4. Be a good collaborator
If you’re joining a session, listen! Multi-tasking and cherry picking the conversation for information that stands out to you will only confirm your own biases, and skew the results. Stick around for the debrief, and share what you heard, and tell the team what your highlights were. Hearing from all perspectives is super valuable for mitigating any one person’s bias and improving the quality of the research. Lastly, spend 3 minutes to tidy up your notes, and share them with the team. Taking the extra couple minutes to clean it up, and making sure to tie up every sentence so that expresses a complete thought goes a long way toward drawing out those insights.
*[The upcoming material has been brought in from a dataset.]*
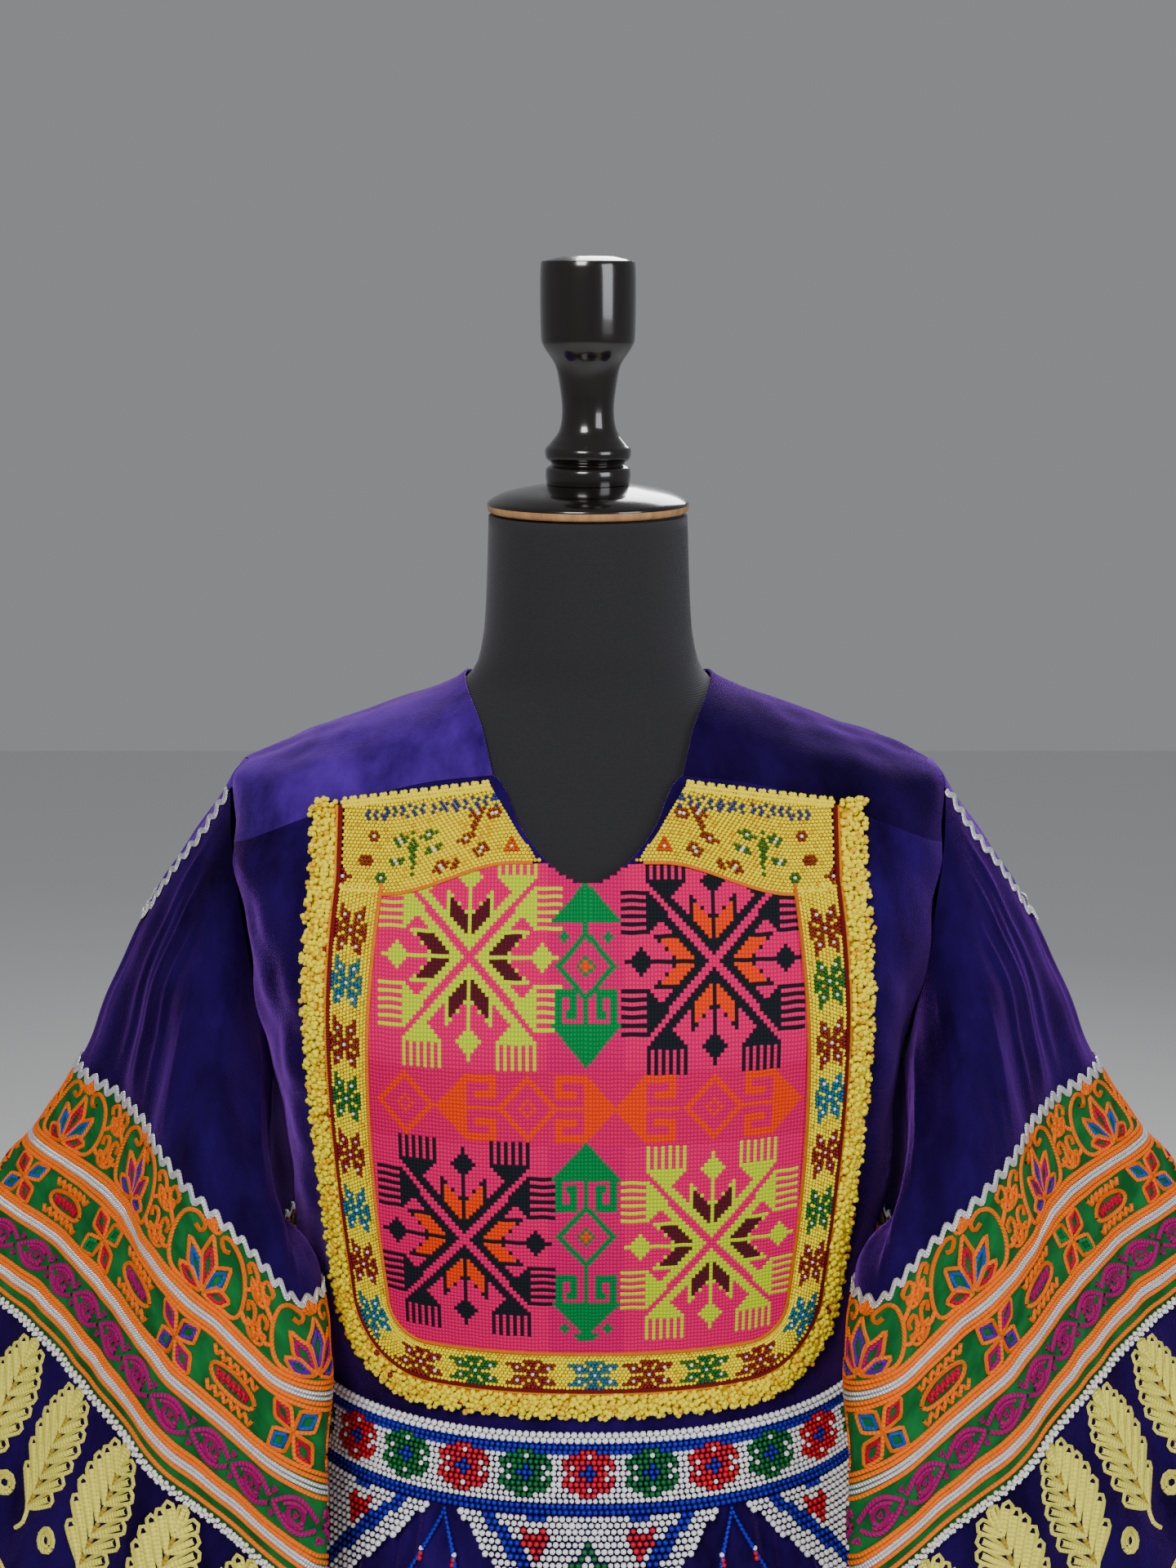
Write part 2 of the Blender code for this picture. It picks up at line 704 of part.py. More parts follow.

I realize this was written to observers and note takers, but all this advice goes to researchers too. It’s important to keep the door to this research open and accessible, so extend the invite. Safeguarding your insider tips doesn’t do anyone any favors, and you’d be surprised by who actually does want to join. In the end, giving your teammates access to hear it for themselves is only going to improve their trust in the ‘insider tips’ you bring back from users.
As the user research moderator, it’s your job to level set on what’s expected from observers in this process. Too many times I’ve forgotten to do that, or just assumed people would ‘follow the rules’ listed above and then had to double back to re-set expectations. It makes research slower and harder, but we all know the first step to recovery is admitting it was all your fault. Kidding, but not really…I’m guilty of it all the time.
To the researchers out there, feel free to send this out to your observers and note takers before your session to get all that level-setting out of the way early.
Am I missing anything? What have your research collaborators done that have helped you?